» **Provided material**:
____________

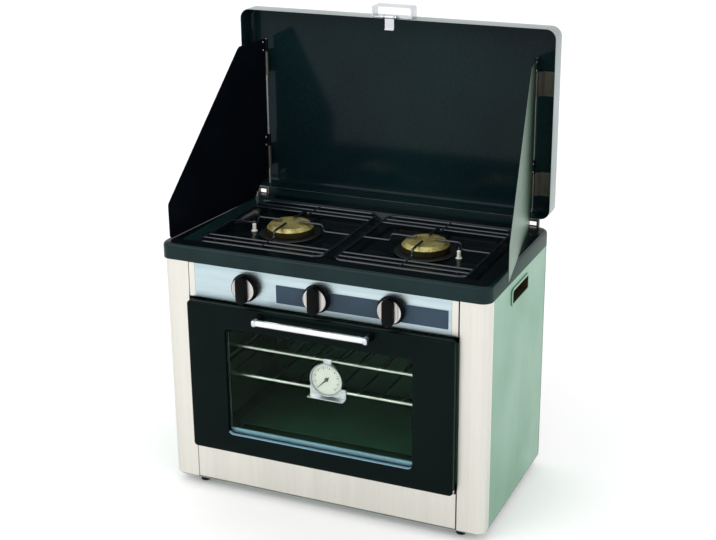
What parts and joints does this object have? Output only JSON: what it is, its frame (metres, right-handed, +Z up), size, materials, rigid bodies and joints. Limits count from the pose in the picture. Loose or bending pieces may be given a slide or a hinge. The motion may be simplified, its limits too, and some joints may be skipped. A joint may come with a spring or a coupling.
{
  "type": "camping stove with oven",
  "caption": "Portable gas camping stove: burner hob with wire pot supports, hinged lid with folding windscreens, and an oven below with a drop-down glass door.",
  "frame": {"origin": "middle of the overall box, at the ground under the feet", "axes": "+X to the right as seen from the front, +Y to the back (the door faces -Y), +Z up"},
  "size_m": [0.5424, 0.3568, 0.7316],
  "materials": {
    "body_steel": "satin, faint green reflection",
    "front_steel": "satin, warm",
    "panel_steel": "satin, cool",
    "label": "printed film",
    "enamel": "gloss enamel",
    "screen": "gloss enamel",
    "aluminised": "aluminised, dull",
    "door_black": "gloss black",
    "glass": "clear, green tinted",
    "chrome": "bright",
    "black_plastic": "semi-matt",
    "grip_plastic": "matt",
    "rubber": "matt",
    "brass": "machined",
    "burner_metal": "cast",
    "ceramic": null,
    "wire_black": "enamelled wire",
    "dial": "printed",
    "needle": "matt black"
  },
  "bodies": {
    "cabinet": {"base_pan": "body_steel", "back_panel": "body_steel", "front_post_left": "front_steel", "front_post_right": "front_steel", "side_panel_left": "body_steel", "side_panel_right": "body_steel", "grip_cup_left": "grip_plastic", "grip_cup_right": "grip_plastic", "foot_front_left": "rubber", "foot_front_right": "rubber", "foot_rear_left": "rubber", "foot_rear_right": "rubber", "kick_panel": "front_steel", "control_panel": "panel_steel", "control_label": "label", "gas_manifold": "brass", "gas_valve_left": "brass", "gas_valve_centre": "brass", "gas_valve_right": "brass", "feed_pipe_left": "aluminised", "feed_pipe_right": "aluminised", "oven_burner": "aluminised", "oven_liner": "aluminised", "oven_baffle": "aluminised", "hob_tray": "enamel", "rear_upstand": "enamel", "burner_bowl_left": "burner_metal", "burner_bowl_right": "burner_metal", "electrode_left": "ceramic", "electrode_right": "ceramic", "lid_hinge_left": "chrome", "lid_hinge_right": "chrome"},
    "door": {"door_panel": "door_black", "door_glass": "glass", "door_liner": "aluminised", "handle_bar": "chrome", "handle_bracket_left": "chrome", "handle_bracket_right": "chrome"},
    "lower_rack": {"rack_lower": "chrome"},
    "upper_rack": {"rack_upper": "chrome"},
    "thermometer": {"thermometer_case": "chrome", "thermometer_dial": "dial"},
    "needle": {"thermometer_needle": "needle"},
    "lid": {"lid_shell": "enamel", "latch_plate": "chrome"},
    "latch": {"latch_tongue": "chrome"},
    "tap_left": {"tap_stem_left": "chrome"},
    "knob_left": {"knob_left": "black_plastic"},
    "tap_centre": {"tap_stem_centre": "chrome"},
    "knob_centre": {"knob_centre": "black_plastic"},
    "tap_right": {"tap_stem_right": "chrome"},
    "knob_right": {"knob_right": "black_plastic"},
    "pot_support_left": {"pot_support_left": "wire_black"},
    "burner_cap_left": {"burner_cap_left": "brass"},
    "rod_left": {"windscreen_rod_left": "chrome"},
    "windscreen_left": {"windscreen_left": "screen"},
    "pot_support_right": {"pot_support_right": "wire_black"},
    "burner_cap_right": {"burner_cap_right": "brass"},
    "rod_right": {"windscreen_rod_right": "chrome"},
    "windscreen_right": {"windscreen_right": "screen"}
  },
  "joints": [
    {"name": "lid_lean", "type": "hinge", "parent": "cabinet", "child": "lid", "pos_m": [-0.00821, 0.1504, 0.415], "axis": [-1, 0, 0], "range_deg": [0, 12]},
    {"name": "latch_swing", "type": "hinge", "parent": "lid", "child": "latch", "pos_m": [-0.00821, 0.1364, 0.7164], "axis": [-1, 0, 0], "range_deg": [0, 100]},
    {"name": "windscreen_left_lift", "type": "slide", "parent": "lid", "child": "rod_left", "axis": [0, 0, 1], "range_m": [0, 0.04]},
    {"name": "windscreen_left_fold", "type": "hinge", "parent": "rod_left", "child": "windscreen_left", "pos_m": [-0.23521, 0.1604, 0.535], "axis": [0, 0, 1], "range_deg": [0, 95.5]},
    {"name": "windscreen_right_lift", "type": "slide", "parent": "lid", "child": "rod_right", "axis": [0, 0, 1], "range_m": [0, 0.04]},
    {"name": "windscreen_right_fold", "type": "hinge", "parent": "rod_right", "child": "windscreen_right", "pos_m": [0.21879, 0.1684, 0.535], "axis": [0, 0, -1], "range_deg": [0, 100.5]},
    {"name": "door_hinge", "type": "hinge", "parent": "cabinet", "child": "door", "pos_m": [-0.00821, -0.1449, 0.0835], "axis": [1, 0, 0], "range_deg": [0, 90]},
    {"name": "lower_rack_slide", "type": "slide", "parent": "cabinet", "child": "lower_rack", "axis": [0, -1, 0], "range_m": [0, 0.12]},
    {"name": "upper_rack_slide", "type": "slide", "parent": "cabinet", "child": "upper_rack", "axis": [0, -1, 0], "range_m": [0, 0.12]},
    {"name": "thermometer_swing", "type": "hinge", "parent": "upper_rack", "child": "thermometer", "pos_m": [-0.00321, -0.1169, 0.246], "axis": [-1, 0, 0], "range_deg": [0, 7]},
    {"name": "needle_turn", "type": "hinge", "parent": "thermometer", "child": "needle", "pos_m": [-0.00321, -0.1257, 0.218], "axis": [0, 1, 0], "range_deg": [0, 270]},
    {"name": "knob_left_push", "type": "slide", "parent": "cabinet", "child": "tap_left", "axis": [0, 1, 0], "range_m": [0, 0.003], "stiffness_N_per_m": 600, "springref_m": -0.002},
    {"name": "knob_left_turn", "type": "hinge", "parent": "tap_left", "child": "knob_left", "pos_m": [-0.12521, -0.1369, 0.354], "axis": [0, -1, 0], "range_deg": [0, 180]},
    {"name": "knob_centre_push", "type": "slide", "parent": "cabinet", "child": "tap_centre", "axis": [0, 1, 0], "range_m": [0, 0.003], "stiffness_N_per_m": 600, "springref_m": -0.002},
    {"name": "knob_centre_turn", "type": "hinge", "parent": "tap_centre", "child": "knob_centre", "pos_m": [-0.00821, -0.1369, 0.354], "axis": [0, -1, 0], "range_deg": [0, 180]},
    {"name": "knob_right_push", "type": "slide", "parent": "cabinet", "child": "tap_right", "axis": [0, 1, 0], "range_m": [0, 0.003], "stiffness_N_per_m": 600, "springref_m": -0.002},
    {"name": "knob_right_turn", "type": "hinge", "parent": "tap_right", "child": "knob_right", "pos_m": [0.10879, -0.1369, 0.354], "axis": [0, -1, 0], "range_deg": [0, 180]},
    {"name": "pot_support_left_lift", "type": "slide", "parent": "cabinet", "child": "pot_support_left", "axis": [0, 0, 1], "range_m": [0, 0.05]},
    {"name": "burner_cap_left_lift", "type": "slide", "parent": "cabinet", "child": "burner_cap_left", "axis": [0, 0, 1], "range_m": [0, 0.025]},
    {"name": "pot_support_right_lift", "type": "slide", "parent": "cabinet", "child": "pot_support_right", "axis": [0, 0, 1], "range_m": [0, 0.05]},
    {"name": "burner_cap_right_lift", "type": "slide", "parent": "cabinet", "child": "burner_cap_right", "axis": [0, 0, 1], "range_m": [0, 0.025]}
  ],
  "couplings": [
    {"joint": "lower_rack_slide", "follows": "door_hinge", "m_per_rad": 0.0763},
    {"joint": "upper_rack_slide", "follows": "door_hinge", "m_per_rad": 0.0763},
    {"joint": "windscreen_left_lift", "follows": "windscreen_left_fold", "m_per_rad": 0.02399},
    {"joint": "burner_cap_left_lift", "follows": "pot_support_left_lift", "ratio": 0.5},
    {"joint": "windscreen_right_lift", "follows": "windscreen_right_fold", "m_per_rad": 0.0228},
    {"joint": "burner_cap_right_lift", "follows": "pot_support_right_lift", "ratio": 0.5}
  ]
}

____________

» **Goal**:
Review the material and copy each line in which the word "from" appears.

» **In response**:
What parts and joints does this object have? Output only JSON: what it is, its frame (metres, right-handed, +Z up), size, materials, rigid bodies and joints. Limits count from the pose in the picture. Loose or bending pieces may be given a slide or a hinge. The motion may be simplified, its limits too, and some joints may be skipped. A joint may come with a spring or a coupling.
  "frame": {"origin": "middle of the overall box, at the ground under the feet", "axes": "+X to the right as seen from the front, +Y to the back (the door faces -Y), +Z up"},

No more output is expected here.